For demonstration purpose only, both sets are constructed without specifying the so-called info_dir (i.e. the folder in which to store the counters that are needed to generate the URIs of new entities). This means that, internally, a InMemoryCounterHandler instance is used: thus, all counters will be temporarily written in the system memory (instead of permanently stored in the filesystem).

Step 1

Let’s start by creating three new BibliographicResource entities. To do so, we also need to tell the library who’s the agent that will be considered responsible for all the changes made during this session (it must be a URI):

# CREATION
my_resp_agent = "http://responsible_agent_uri/"
my_br_1 = my_graphset.add_br(my_resp_agent)
my_br_2 = my_graphset.add_br(my_resp_agent)
my_br_3 = my_graphset.add_br(my_resp_agent)

We now want to crystallize the current state of our dataset by generating a new set of provenance snapshots:

# PROVENANCE GENERATION
my_provset.generate_provenance()

# DATASET CLEANUP
my_graphset.commit_changes()

Note

The commit_changes method needs to be called after generate_provenance only when the user needs to perform further manipulations on the dataset. In fact, its purpose consists in committing all the changes applied up to now to each entity so that the library can internally reset its change-tracking algorithm, thus preparing itself for a new round of modifications.

Let’s now review the newly generated provenance tree (all snapshots are stored inside the my_provset instance):

Step 2

In our example, the second round of manipulations consists of:

the creation of yet another BibliographicResource;

the modification of the metadata associated to one of the entities;

the merge between two entities.

# CREATION
my_resp_agent = "http://responsible_agent_uri/"
my_br_4 = my_graphset.add_br(my_resp_agent)

# MODIFICATION
my_br_3.has_title("Demo")
my_br_3.has_related_document(URIRef("http://related_document_1/"))
my_br_3.has_related_document(URIRef("http://related_document_2/"))
my_br_3.remove_related_document(URIRef("http://related_document_1/"))
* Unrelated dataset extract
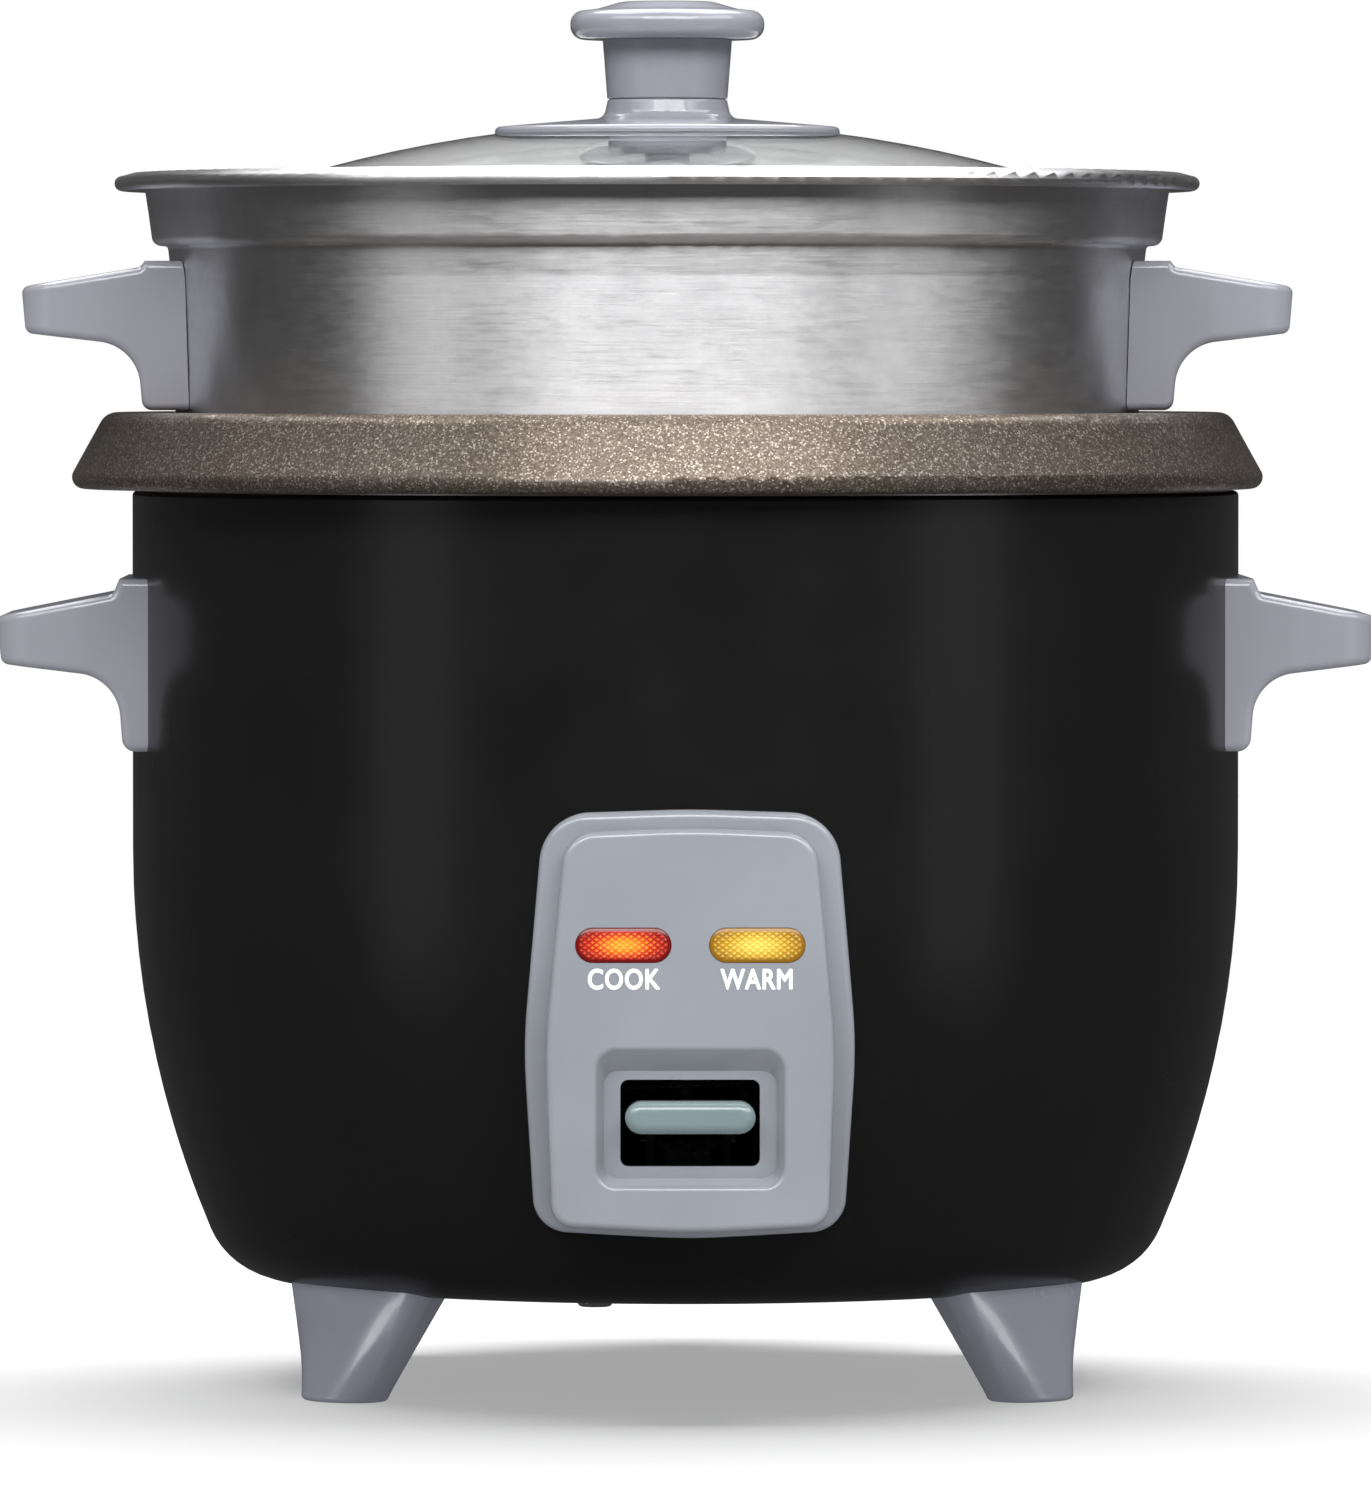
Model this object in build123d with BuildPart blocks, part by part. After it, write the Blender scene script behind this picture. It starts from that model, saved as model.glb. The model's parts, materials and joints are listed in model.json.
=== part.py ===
"""Drum rice cooker with a steamer basket and a glass lid.

Millimetres. +Z is up, the front with the switch faces -Y, and the origin is on the table, under the centre of the body.
From the outside in: feet, painted body shell, control panel, side handles, inner liner, heating plate with its sprung
heat sensor, the lever that lifts the magnet, cooking pot, steamer basket and lid.
"""

import math
import os

from build123d import *

os.makedirs("parts", exist_ok=True)


def save(part, label, shift_x=0.0):
    """Labels a finished piece and writes it as its own STEP file, moved along X by shift_x."""
    placed = part.moved(Location((shift_x, 0, 0)))
    placed.label = label
    export_step(placed, f"parts/{label}.step")


def sheet_ring(points, radii, thickness):
    """A turned sheet-metal piece: the centre line of its wall, with its bends, thickened and revolved about Z."""
    with BuildPart() as ring:
        with BuildSketch(Plane.XZ):
            with BuildLine():
                wall = FilletPolyline(*points, radius=radii)
            trace(wall, line_width=thickness)
        revolve(axis=Axis.Z)
    return ring.part


def rounded(*corners):
    """A closed outline for a line builder: each corner is (x, z, rounding radius)."""
    return FilletPolyline(*[corner[:2] for corner in corners], radius=[corner[2] for corner in corners], close=True)


def turned(*corners):
    """A turned solid from its half section: each corner is (radius, height, rounding radius)."""
    with BuildPart() as solid:
        with BuildSketch(Plane.XZ):
            with BuildLine():
                rounded(*corners)
            make_face()
        revolve(axis=Axis.Z)
    return solid.part


def polar_points(radius, angles):
    """Points at one radius and several angles in degrees, as (x, y)."""
    return [(radius * math.cos(math.radians(a)), radius * math.sin(math.radians(a))) for a in angles]


# ------------------------------------------------------------------ driving dimensions
BODY_R = 97.5  # outer radius of the body shell's straight wall
BODY_BOTTOM_Z = 18.4  # underside of the body shell
BODY_TOP_Z = 157.0
WALL_ARC_Z = 94.0  # below this height the wall curves inward
WALL_ARC_R = 172.0
BOTTOM_CORNER_R = 14.0
SHELL_T = 1.0
LIP_INNER_R = 58.8  # hole in the shell's bottom, closed by the bottom cover

POT_T = 1.5
POT_BOTTOM_Z = 71.5
POT_RIM_Z = 170.8  # top of the pot's rim

STEAMER_T = 0.8
LID_SPHERE_R = 231.0  # outer surface of the glass
LID_TOP_Z = 221.8
LID_EDGE_R = 86.2
GLASS_T = 3.6

# The loose pieces are set down a little to the left of the body's axis, each within its clearance.
POT_SHIFT_X = -3.2
STEAMER_SHIFT_X = -5.0
LID_SHIFT_X = -3.2

PANEL_FACE_Y = -101.3  # the flat face of the control panel
PANEL_T = 2.0
PIVOT_Y, PIVOT_Z = -58.0, 48.0  # axis of the cook lever, parallel to X
PLATE_TOP_Z = 71.3
PLATE_BOTTOM_Z = 60.3
LINER_FLOOR_Z = 58.4  # middle of the liner's floor sheet
LINER_T = 0.8


# ------------------------------------------------------------------ body shell
def wall_radius(z, grow=0.0):
    """Outer radius of the body shell's wall at height z, moved out by grow."""
    if z >= WALL_ARC_Z:
        return BODY_R + grow
    radius = WALL_ARC_R + grow
    return BODY_R - WALL_ARC_R + math.sqrt(radius**2 - (WALL_ARC_Z - z) ** 2)


def envelope(grow=0.0):
    """The space inside the body shell's outer surface as a solid, grown outward by grow."""
    bottom = BODY_BOTTOM_Z - grow
    centre = (BODY_R - WALL_ARC_R, WALL_ARC_Z)
    sweep = math.degrees(math.asin((WALL_ARC_Z - bottom) / (WALL_ARC_R + grow)))
    with BuildPart() as solid:
        with BuildSketch(Plane.XZ) as section:
            with BuildLine():
                Line((0, bottom), (wall_radius(bottom, grow), bottom))
                CenterArc(centre, WALL_ARC_R + grow, -sweep, sweep)
                Line((BODY_R + grow, WALL_ARC_Z), (BODY_R + grow, BODY_TOP_Z))
                Polyline((BODY_R + grow, BODY_TOP_Z), (0, BODY_TOP_Z), (0, bottom))
            make_face()
            corner = section.vertices().sort_by_distance((wall_radius(bottom, grow), 0, bottom))[0]
            fillet(corner, BOTTOM_CORNER_R + grow)
        revolve(axis=Axis.Z)
    return solid.part


outer_space = envelope()
inner_space = envelope(-SHELL_T)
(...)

# MERGE (with implicit DELETION of my_br_2)
my_br_1.merge(my_br_2)

We now ask again the library to generate the provenance snapshots required for describing the latest changes:

# PROVENANCE GENERATION
my_provset.generate_provenance()

# DATASET CLEANUP
my_graphset.commit_changes()

This is the resulting provenance tree (snapshots generated during the previous step are greyed out):

Step 3

In the third (and last) step, we just merge all the remaining entities into one:

# MERGE (with implicit DELETION of my_br_1 and my_br_4)
my_br_3.merge(my_br_1)
my_br_3.merge(my_br_4)

For the last time, we ask the library to automatically generate the provenance triples:

# PROVENANCE GENERATION
my_provset.generate_provenance()

The following image shows the final provenance tree (snapshots generated during the previous steps are greyed out):

Edge-cases

The generate_provenance implementation also considers various scenarios that may appear less obvious to the reader with respect to the previously presented ones.

Scenario A:

entity A is created;

entity A is merged with other entities;

generate_provenance is called.

In this case, since no creation snapshot was produced before the merge happened, as far as the algorithm can tell entity A is completely new and this supersedes the fact that it was also merged. A creation snapshot is generated.

Scenario B:

entity A is created;

generate_provenance is called;

entities B_i are created;

entity A is merged with entities B_i;

generate_provenance is called.

In this case, the creation snapshot of A was produced before the merge happened, hence the algorithm doesn’t need to produce it. Entities B_i, on the other hand, were not registered by provenance before the merge: since the effect of such operation on them corresponds to a deletion, the algorithm is theoretically required to register the deletion of non-existing entities.

What really happens in practice is that no snapshot is generated for entities B_i, which means that it’s not possible to generate a merge snapshot for A (since it would need to be linked to the snapshots of entities B_i): thus, a simple modification snapshot is generated for A.

Scenario C:

entity A is created;

entity A is deleted;

generate_provenance is called.

In this case, no creation snapshot was produced before the deletion happened, thus the algorithm is theoretically required to register the deletion of an entity that wasn’t even created. Since the net result of the two operations effectively cancel out, no provenance snapshot needs to be produced.